I absolutely disagree on the longevity of Ti valves. Mine are still in good condition in their 3rd season, and that seems to be typical. In fact, a lot of the '01 426's are just now beginning to wear them out. They can and do fail, but in almost every case, it is because the user ran them in a worn condition for too long, trying to squeeze the last bit out of them.

Yamaha uses very high grade aircraft quality titanium for their valves, and does an exceptional job of hard coating them, and of matching the seat materials to eliminate wear. They will literally go for years, not wearing enough to even require a clearance adjustment. But eventually, they do close up a little, and that's when you should start to watch them closely. When the wear is enough to require a shim size more than .15mm smaller than the original, it's time to replace them. Once they have reached this point, the hard coating is pretty much cut through, and they won't hold adjustment for more than 3-4 hours anyway.

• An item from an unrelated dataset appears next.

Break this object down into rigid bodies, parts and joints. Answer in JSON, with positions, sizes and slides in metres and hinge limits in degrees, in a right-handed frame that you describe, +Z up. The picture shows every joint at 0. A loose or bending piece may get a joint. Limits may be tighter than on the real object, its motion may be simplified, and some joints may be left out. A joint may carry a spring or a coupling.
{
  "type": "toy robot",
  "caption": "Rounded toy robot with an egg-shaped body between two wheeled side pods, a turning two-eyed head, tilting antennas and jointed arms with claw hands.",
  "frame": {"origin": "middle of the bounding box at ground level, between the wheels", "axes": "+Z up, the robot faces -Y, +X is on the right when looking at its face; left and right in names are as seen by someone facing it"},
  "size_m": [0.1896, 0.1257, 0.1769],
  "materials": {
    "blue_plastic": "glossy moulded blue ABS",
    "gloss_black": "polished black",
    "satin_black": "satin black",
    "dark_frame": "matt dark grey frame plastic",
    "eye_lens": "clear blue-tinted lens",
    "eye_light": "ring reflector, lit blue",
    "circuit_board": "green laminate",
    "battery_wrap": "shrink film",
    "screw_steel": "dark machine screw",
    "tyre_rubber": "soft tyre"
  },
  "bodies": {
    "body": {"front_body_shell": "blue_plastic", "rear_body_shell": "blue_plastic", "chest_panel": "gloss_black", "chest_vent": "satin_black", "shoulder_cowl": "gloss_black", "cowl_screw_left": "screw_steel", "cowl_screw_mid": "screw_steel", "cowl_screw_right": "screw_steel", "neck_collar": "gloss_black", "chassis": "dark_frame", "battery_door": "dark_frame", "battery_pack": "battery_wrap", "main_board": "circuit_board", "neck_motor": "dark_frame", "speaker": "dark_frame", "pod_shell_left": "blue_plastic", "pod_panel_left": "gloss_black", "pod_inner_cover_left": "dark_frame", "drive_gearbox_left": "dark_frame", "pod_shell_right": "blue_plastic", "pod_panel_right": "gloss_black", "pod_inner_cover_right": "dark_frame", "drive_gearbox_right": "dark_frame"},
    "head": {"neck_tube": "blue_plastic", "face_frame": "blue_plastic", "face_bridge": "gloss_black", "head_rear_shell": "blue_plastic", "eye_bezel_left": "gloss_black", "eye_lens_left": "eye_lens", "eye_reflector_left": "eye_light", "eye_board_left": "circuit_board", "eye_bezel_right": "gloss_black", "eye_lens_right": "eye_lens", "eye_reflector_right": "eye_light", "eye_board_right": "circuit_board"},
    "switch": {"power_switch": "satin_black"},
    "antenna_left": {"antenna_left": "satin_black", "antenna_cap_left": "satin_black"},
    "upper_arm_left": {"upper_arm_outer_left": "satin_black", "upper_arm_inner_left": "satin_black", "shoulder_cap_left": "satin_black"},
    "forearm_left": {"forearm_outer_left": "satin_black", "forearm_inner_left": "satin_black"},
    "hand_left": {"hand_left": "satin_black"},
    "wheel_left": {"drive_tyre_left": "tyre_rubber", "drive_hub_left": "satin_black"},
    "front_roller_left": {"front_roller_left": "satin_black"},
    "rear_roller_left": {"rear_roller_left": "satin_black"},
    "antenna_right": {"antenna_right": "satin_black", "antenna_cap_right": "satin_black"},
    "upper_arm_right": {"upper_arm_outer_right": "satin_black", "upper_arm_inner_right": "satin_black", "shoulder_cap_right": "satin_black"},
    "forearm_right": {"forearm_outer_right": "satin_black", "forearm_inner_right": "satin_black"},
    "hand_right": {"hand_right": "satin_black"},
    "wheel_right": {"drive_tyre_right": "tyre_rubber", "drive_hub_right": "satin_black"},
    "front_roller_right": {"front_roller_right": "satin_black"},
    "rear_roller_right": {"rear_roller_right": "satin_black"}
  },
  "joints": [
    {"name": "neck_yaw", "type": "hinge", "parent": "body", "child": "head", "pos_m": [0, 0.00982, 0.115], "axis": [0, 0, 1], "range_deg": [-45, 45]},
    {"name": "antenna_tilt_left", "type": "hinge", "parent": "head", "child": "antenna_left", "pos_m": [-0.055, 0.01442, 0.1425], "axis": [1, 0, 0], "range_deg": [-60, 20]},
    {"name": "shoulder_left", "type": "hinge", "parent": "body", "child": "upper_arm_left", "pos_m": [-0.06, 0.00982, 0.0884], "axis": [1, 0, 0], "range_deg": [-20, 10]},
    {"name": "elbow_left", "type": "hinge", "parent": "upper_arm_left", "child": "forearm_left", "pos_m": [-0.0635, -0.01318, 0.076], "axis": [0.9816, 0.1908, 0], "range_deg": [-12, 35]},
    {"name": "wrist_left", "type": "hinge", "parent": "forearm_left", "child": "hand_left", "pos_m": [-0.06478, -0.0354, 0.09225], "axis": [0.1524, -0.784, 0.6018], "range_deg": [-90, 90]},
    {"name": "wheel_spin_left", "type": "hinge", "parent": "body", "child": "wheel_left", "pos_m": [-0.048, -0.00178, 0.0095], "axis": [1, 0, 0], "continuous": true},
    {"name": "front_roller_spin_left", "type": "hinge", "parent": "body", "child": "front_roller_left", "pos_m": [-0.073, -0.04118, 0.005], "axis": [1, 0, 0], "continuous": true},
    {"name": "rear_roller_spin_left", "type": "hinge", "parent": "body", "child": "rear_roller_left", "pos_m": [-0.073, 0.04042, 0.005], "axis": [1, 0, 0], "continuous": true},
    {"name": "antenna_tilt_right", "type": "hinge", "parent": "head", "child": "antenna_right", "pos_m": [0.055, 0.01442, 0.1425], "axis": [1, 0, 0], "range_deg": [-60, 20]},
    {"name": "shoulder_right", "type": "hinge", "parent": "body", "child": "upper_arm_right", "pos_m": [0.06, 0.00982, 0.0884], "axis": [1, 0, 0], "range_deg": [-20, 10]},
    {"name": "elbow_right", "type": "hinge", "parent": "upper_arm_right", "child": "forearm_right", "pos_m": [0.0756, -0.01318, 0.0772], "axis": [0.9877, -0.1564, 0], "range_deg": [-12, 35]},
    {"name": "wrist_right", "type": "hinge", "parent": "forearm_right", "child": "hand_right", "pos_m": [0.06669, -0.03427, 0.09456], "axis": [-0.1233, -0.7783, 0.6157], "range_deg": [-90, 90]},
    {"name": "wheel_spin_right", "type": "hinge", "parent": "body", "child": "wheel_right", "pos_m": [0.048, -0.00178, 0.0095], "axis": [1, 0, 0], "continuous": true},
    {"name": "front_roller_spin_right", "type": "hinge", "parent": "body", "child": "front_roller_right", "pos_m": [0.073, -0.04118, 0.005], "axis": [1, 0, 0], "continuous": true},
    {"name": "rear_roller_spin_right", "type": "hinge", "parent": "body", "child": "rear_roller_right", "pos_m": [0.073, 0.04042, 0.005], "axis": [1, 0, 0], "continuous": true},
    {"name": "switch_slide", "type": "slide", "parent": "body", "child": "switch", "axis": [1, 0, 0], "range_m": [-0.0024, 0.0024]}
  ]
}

But here's the real problem: As they wear, the wear may proceed unevenly from one side of the valve face to the other. What this does is to cause the head of the valve to scoot to one side as it seats, placing a bending load on the valve stem. If this load is high enough, and continues for a long enough time, the stem can break, dropping the valve head.

Except for this, and broken valve springs, the ti valves in YZF's very, very seldom ever fail. Replace them every ten hours if you want. But that's $450 for the valves alone, and most of them will go 10-20 times that long quite easily. Why Honda and the others can't do this mystifies me.

  • Fizz

Posted February 23, 2006 - 09:32 AM

#20

grayracer <- thanks for the info .. but how (and when) do i check for wear? ... is it possible to change the Ti valves to stainless or anything else?